Some major banks offer personal loans, as well as most credit unions and online lenders.
2. To consolidate credit card debt
The average American household carries $130,922 in debt, with $15,762 of it on credit cards, according a 2015 NerdWallet study.
If you are trying to consolidate all your consumer debts into one simple payment, the best option depends on your credit scores, how much debt you have and, most importantly, your ability to pay down your obligations.
Those with excellent credit may qualify for balance transfer cards, which offer introductory annual percentage rates of 0% for a certain period and typically charge a balance transfer fee. If you can pay the balance before the 0% rate expires, it’s your cheapest option.
But if your credit is average, you can tap your home equity or take a loan against your retirement account or life insurance policy, among other options.

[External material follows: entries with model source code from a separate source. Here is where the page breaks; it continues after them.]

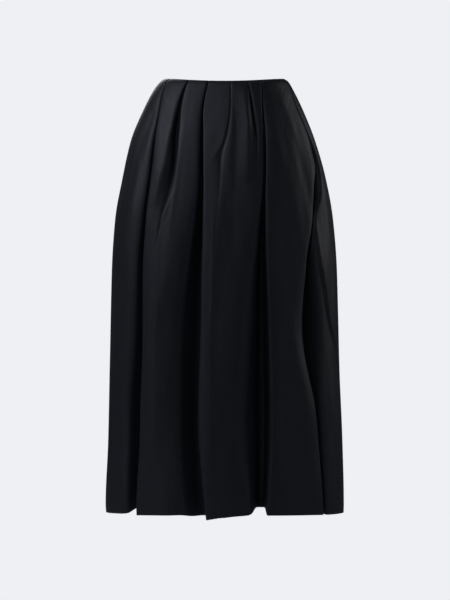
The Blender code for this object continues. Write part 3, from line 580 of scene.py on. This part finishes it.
BACK_LEFT_FOLDS = (
    Fold("back centre left",
         line=(-156.0, -155.0, -154.6, -154.3, -153.8, -153.2, -152.2, -150.5, -149.0, -149.0),
         gap=(5.0, 6.0, 7.3, 9.4, 12.2, 15.0, 20.9, 32.0, 40.0, 34.0),
         depth=(4.5, 11.0, 14.6, 19.0, 24.1, 28.7, 35.2, 44.0, 48.0, 42.0),
         tuck=(-5.0, -5.0, -5.0, -5.0, -5.2, -6.6, -8.5, -11.0, -12.0, -8.0),
         soft_a=(2.0, 3.0, 3.0, 3.4, 4.3, 4.9, 5.4, 6.0, 5.0, 4.0),
         soft_b=(3.0, 6.0, 9.4, 14.5, 20.3, 25.0, 29.6, 34.0, 34.0, 20.0),
         lift=(-3.5, -4.0, 6.0, 0.0, 0.0)),
    Fold("back left",
         line=(-131.0, -129.5, -128.4, -127.4, -126.7, -126.1, -125.6, -125.0, -125.0, -126.0),
         gap=(5.0, 7.0, 9.1, 11.8, 13.4, 14.0, 14.0, 14.0, 14.0, 12.0),
         depth=(4.5, 10.0, 13.8, 16.8, 18.7, 19.9, 19.1, 15.0, 9.0, 5.0),
         tuck=(-5.0, -4.0, -4.0, -3.6, -2.7, -2.2, -1.2, 0.0, 0.0, 0.0),
         soft_a=(2.0, 3.0, 3.7, 4.5, 5.5, 6.6, 8.7, 12.0, 14.0, 14.0),
         soft_b=(3.0, 5.0, 7.1, 9.5, 12.3, 15.4, 17.9, 20.0, 20.0, 16.0),
         lift=(0.0, 0.0, 2.0, 0.0, 0.0)),
    Fold("back side left",
         line=(-105.0, -105.0, -105.3, -105.8, -105.9, -105.2, -104.6, -104.0, -103.0, -104.0),
         gap=(5.0, 7.0, 7.7, 9.0, 10.6, 11.7, 13.3, 16.0, 20.0, 18.0),
         depth=(4.5, 9.0, 12.0, 14.5, 17.5, 21.1, 25.0, 30.0, 34.0, 30.0),
         tuck=(-3.5, -4.0, -4.0, -4.0, -4.0, -4.0, -4.4, -6.0, -8.0, -5.0),
         soft_a=(2.0, 3.0, 3.7, 4.5, 5.3, 5.8, 6.8, 8.0, 8.0, 6.0),
         soft_b=(3.0, 5.0, 7.1, 10.1, 13.2, 15.5, 17.8, 20.0, 20.0, 10.0),
         lift=(0.0, 0.0, 5.0, 1.5, 0.0)),
)
BACK_LEFT_LANDS = (2, 1, 1, 1)

BACK_RIGHT_CREASES = (
    Crease("ridge beside the right pleat", (0.030, 0.100, 0.170, 0.260, 0.360),
           (134.0, 134.6, 136.0, 139.0, 140.0), 2.2, 4.5, 6.0),
    Crease("slanting ridge of the right pleat", (0.170, 0.230, 0.300, 0.380),
           (125.0, 126.4, 129.4, 130.6), 1.7, 5.0, 4.0),
    Crease("trough below the right pleat", (0.150, 0.200, 0.260, 0.320),
           (132.0, 132.8, 135.4, 136.4), -2.2, 4.0, 5.0),
    Crease("line beside the centre pleat", (0.000, 0.050, 0.110),
           (151.8, 151.2, 150.4), -0.7, 3.0, 1.6),
    Crease("pressed ridge of the centre back", (0.280, 0.420, 0.600, 0.760, 0.908),
           (163.5, 164.0, 163.0, 162.6, 162.0), 1.5, 3.0, 12.0),
    Crease("drag towards the right side", (0.200, 0.240, 0.300),
           (100.0, 98.0, 97.0), -1.3, 5.0, 5.0),
    Crease("swell of the side lobe", (0.100, 0.240, 0.400),
           (119.0, 119.5, 120.0), 1.6, 14.0, 10.0),
)
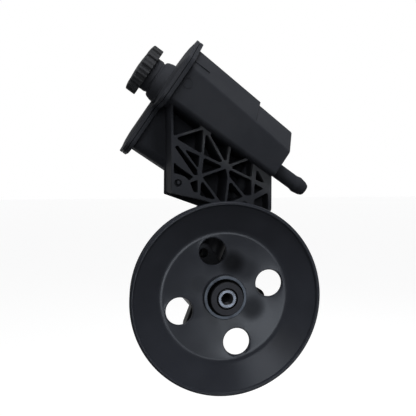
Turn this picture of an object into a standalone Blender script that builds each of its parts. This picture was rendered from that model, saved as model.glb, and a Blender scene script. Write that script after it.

Use caution, however: The consequences for defaulting when you borrow against your home or retirement account are severe. An unsecured personal loan may be more expensive but less risky.
Those with bad credit should resist consolidating debt to stay afloat; you may just be delaying the inevitable. Most experts say debt management plans or even bankruptcy are better options, despite the pain involved, if you can’t reasonably pay off your consumer debts in five years.
3. To fund emergencies
A credit card shouldn’t be your first option in an emergency situation, especially if you don’t have the money to pay your bill in full later on.
Today is the best day to start building your emergency fund, so you don’t have to use your credit card for that busted car part or trip to the emergency room. You don’t need much to make a difference. A recent study by the Urban Institute, a Washington, D.C.-based think tank, showed that as little as $250 was usually enough to keep a family from facing eviction, missing a utility payment or receiving public benefits.
4. To pay for your wedding
Many couples use credit cards to help finance a wedding, but that brings with it the temptation to overshoot the wedding budget.
It’s not a great idea to start your married life in debt, but in some instances, a wedding loan for a portion of the expenses could help you stick to your budget. Loans come with fixed interest rates, which can help you easily factor your monthly payments into your budget.
Saving for the event or keeping it simple are even better ways to have a wedding within your means.
5. To pay your taxes
You can pay your taxes by credit or debit card, but the vendors that the IRS authorizes to accept card payments charge a convenience fee of 1.87% to 2.25% of the amount you owe. E-filing software companies charge even higher rates for card payments.
It’s better to tap into your savings or make use of the IRSinstallment plan option to avoid paying a fee on top of your tax bill. If you have excellent credit, you may qualify for a balance-transfer credit card to make your payment, but make sure you can pay off your bill before the 0% APR period ends.